* **WHAT YOU HAVE TO DO**
What follows is a set of records, each of which is to be written out exactly.

* **MATERIAL SHOWN**
◇ ◇ ◇ ◇ ◇

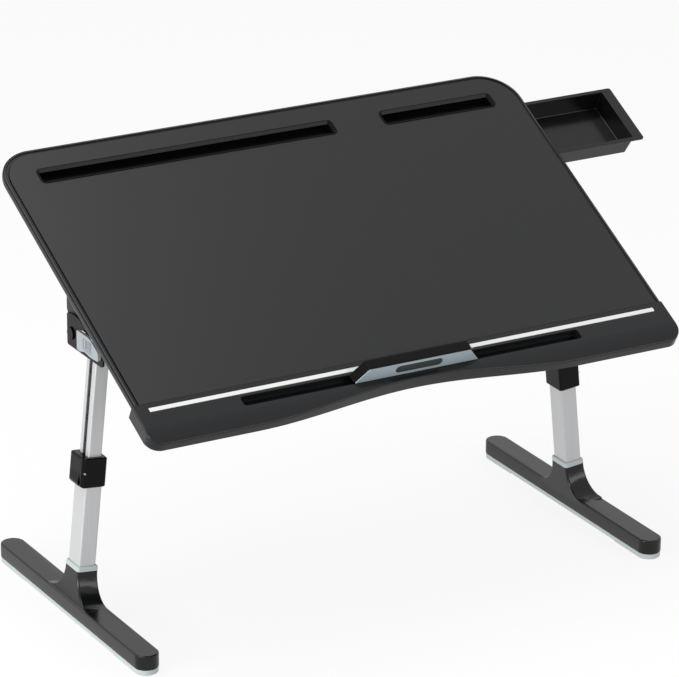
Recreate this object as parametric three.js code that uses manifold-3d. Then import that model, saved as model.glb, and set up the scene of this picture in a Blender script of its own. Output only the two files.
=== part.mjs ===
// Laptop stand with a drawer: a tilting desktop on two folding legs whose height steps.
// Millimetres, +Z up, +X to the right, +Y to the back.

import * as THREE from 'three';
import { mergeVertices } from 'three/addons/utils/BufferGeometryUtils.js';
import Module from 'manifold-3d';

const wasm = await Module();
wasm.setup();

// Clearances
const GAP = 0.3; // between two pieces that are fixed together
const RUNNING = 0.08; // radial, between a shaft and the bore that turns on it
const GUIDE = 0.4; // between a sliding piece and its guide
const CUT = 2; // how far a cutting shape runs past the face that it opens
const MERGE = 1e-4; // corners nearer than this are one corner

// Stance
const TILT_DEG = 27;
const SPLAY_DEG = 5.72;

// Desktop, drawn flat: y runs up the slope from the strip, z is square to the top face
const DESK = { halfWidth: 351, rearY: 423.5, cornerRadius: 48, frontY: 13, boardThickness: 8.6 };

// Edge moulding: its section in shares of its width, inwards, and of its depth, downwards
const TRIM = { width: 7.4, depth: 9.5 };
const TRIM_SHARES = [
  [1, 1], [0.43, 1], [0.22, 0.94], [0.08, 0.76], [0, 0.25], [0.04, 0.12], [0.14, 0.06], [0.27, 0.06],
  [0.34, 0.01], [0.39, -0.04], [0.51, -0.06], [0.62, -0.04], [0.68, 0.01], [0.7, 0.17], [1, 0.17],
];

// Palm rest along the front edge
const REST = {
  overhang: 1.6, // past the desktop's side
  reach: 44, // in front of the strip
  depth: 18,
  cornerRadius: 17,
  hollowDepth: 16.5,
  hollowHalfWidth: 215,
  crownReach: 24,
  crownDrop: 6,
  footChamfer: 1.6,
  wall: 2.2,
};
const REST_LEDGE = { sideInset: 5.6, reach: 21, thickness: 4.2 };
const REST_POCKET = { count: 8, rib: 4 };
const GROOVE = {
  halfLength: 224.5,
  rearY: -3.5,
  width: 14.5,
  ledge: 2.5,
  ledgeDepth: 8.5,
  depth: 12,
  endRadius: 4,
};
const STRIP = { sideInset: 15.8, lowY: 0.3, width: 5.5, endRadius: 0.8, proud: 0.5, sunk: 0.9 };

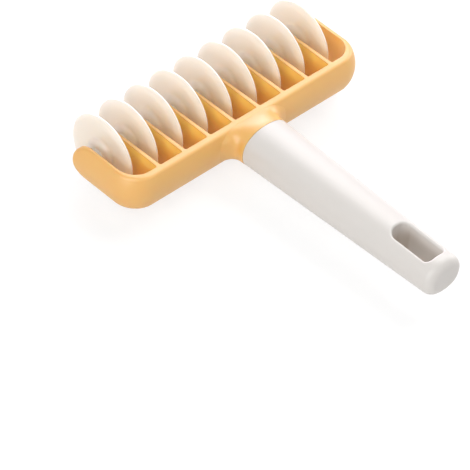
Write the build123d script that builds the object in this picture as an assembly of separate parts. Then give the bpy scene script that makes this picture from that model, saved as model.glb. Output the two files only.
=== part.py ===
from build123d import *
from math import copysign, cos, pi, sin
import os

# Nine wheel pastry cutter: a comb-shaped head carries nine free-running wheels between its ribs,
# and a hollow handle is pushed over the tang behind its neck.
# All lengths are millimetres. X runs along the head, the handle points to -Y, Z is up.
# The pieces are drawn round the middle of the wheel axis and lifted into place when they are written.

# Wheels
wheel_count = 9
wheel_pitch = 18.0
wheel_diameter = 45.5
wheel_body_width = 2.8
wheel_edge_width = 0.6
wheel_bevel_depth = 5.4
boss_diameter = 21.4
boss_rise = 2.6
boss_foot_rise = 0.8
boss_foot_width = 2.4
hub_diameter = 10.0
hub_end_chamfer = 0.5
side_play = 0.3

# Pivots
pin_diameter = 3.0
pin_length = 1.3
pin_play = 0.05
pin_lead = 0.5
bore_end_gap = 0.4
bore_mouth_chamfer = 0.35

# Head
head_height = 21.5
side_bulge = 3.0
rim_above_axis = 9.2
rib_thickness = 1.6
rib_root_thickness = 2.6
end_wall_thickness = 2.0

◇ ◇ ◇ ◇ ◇

* **THE ANSWER**
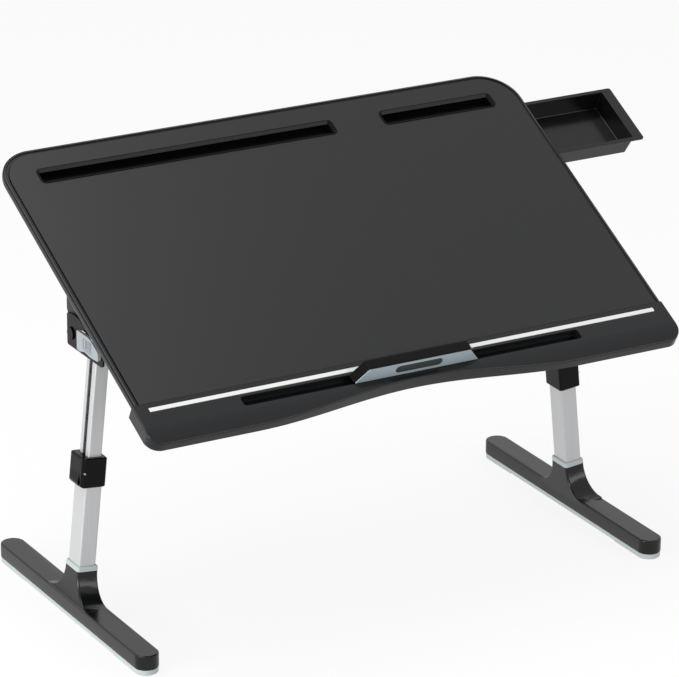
Recreate this object as parametric three.js code that uses manifold-3d. Then import that model, saved as model.glb, and set up the scene of this picture in a Blender script of its own. Output only the two files.
=== part.mjs ===
// Laptop stand with a drawer: a tilting desktop on two folding legs whose height steps.
// Millimetres, +Z up, +X to the right, +Y to the back.

import * as THREE from 'three';
import { mergeVertices } from 'three/addons/utils/BufferGeometryUtils.js';
import Module from 'manifold-3d';

const wasm = await Module();
wasm.setup();

// Clearances
const GAP = 0.3; // between two pieces that are fixed together
const RUNNING = 0.08; // radial, between a shaft and the bore that turns on it
const GUIDE = 0.4; // between a sliding piece and its guide
const CUT = 2; // how far a cutting shape runs past the face that it opens
const MERGE = 1e-4; // corners nearer than this are one corner

// Stance
const TILT_DEG = 27;
const SPLAY_DEG = 5.72;

// Desktop, drawn flat: y runs up the slope from the strip, z is square to the top face
const DESK = { halfWidth: 351, rearY: 423.5, cornerRadius: 48, frontY: 13, boardThickness: 8.6 };

// Edge moulding: its section in shares of its width, inwards, and of its depth, downwards
const TRIM = { width: 7.4, depth: 9.5 };
const TRIM_SHARES = [
  [1, 1], [0.43, 1], [0.22, 0.94], [0.08, 0.76], [0, 0.25], [0.04, 0.12], [0.14, 0.06], [0.27, 0.06],
  [0.34, 0.01], [0.39, -0.04], [0.51, -0.06], [0.62, -0.04], [0.68, 0.01], [0.7, 0.17], [1, 0.17],
];

// Palm rest along the front edge
const REST = {
  overhang: 1.6, // past the desktop's side
  reach: 44, // in front of the strip
  depth: 18,
  cornerRadius: 17,
  hollowDepth: 16.5,
  hollowHalfWidth: 215,
  crownReach: 24,
  crownDrop: 6,
  footChamfer: 1.6,
  wall: 2.2,
};
const REST_LEDGE = { sideInset: 5.6, reach: 21, thickness: 4.2 };
const REST_POCKET = { count: 8, rib: 4 };
const GROOVE = {
  halfLength: 224.5,
  rearY: -3.5,
  width: 14.5,
  ledge: 2.5,
  ledgeDepth: 8.5,
  depth: 12,
  endRadius: 4,
};
const STRIP = { sideInset: 15.8, lowY: 0.3, width: 5.5, endRadius: 0.8, proud: 0.5, sunk: 0.9 };

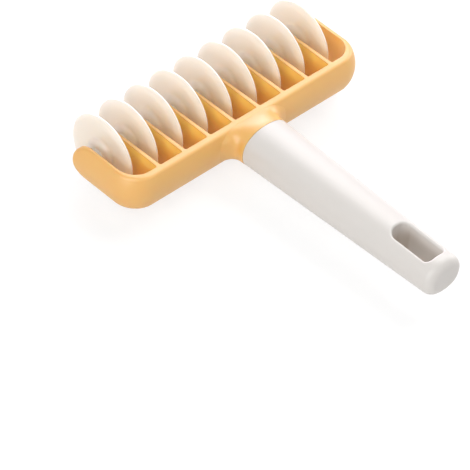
Write the build123d script that builds the object in this picture as an assembly of separate parts. Then give the bpy scene script that makes this picture from that model, saved as model.glb. Output the two files only.
=== part.py ===
from build123d import *
from math import copysign, cos, pi, sin
import os

# Nine wheel pastry cutter: a comb-shaped head carries nine free-running wheels between its ribs,
# and a hollow handle is pushed over the tang behind its neck.
# All lengths are millimetres. X runs along the head, the handle points to -Y, Z is up.
# The pieces are drawn round the middle of the wheel axis and lifted into place when they are written.

# Wheels
wheel_count = 9
wheel_pitch = 18.0
wheel_diameter = 45.5
wheel_body_width = 2.8
wheel_edge_width = 0.6
wheel_bevel_depth = 5.4
boss_diameter = 21.4
boss_rise = 2.6
boss_foot_rise = 0.8
boss_foot_width = 2.4
hub_diameter = 10.0
hub_end_chamfer = 0.5
side_play = 0.3

# Pivots
pin_diameter = 3.0
pin_length = 1.3
pin_play = 0.05
pin_lead = 0.5
bore_end_gap = 0.4
bore_mouth_chamfer = 0.35

# Head
head_height = 21.5
side_bulge = 3.0
rim_above_axis = 9.2
rib_thickness = 1.6
rib_root_thickness = 2.6
end_wall_thickness = 2.0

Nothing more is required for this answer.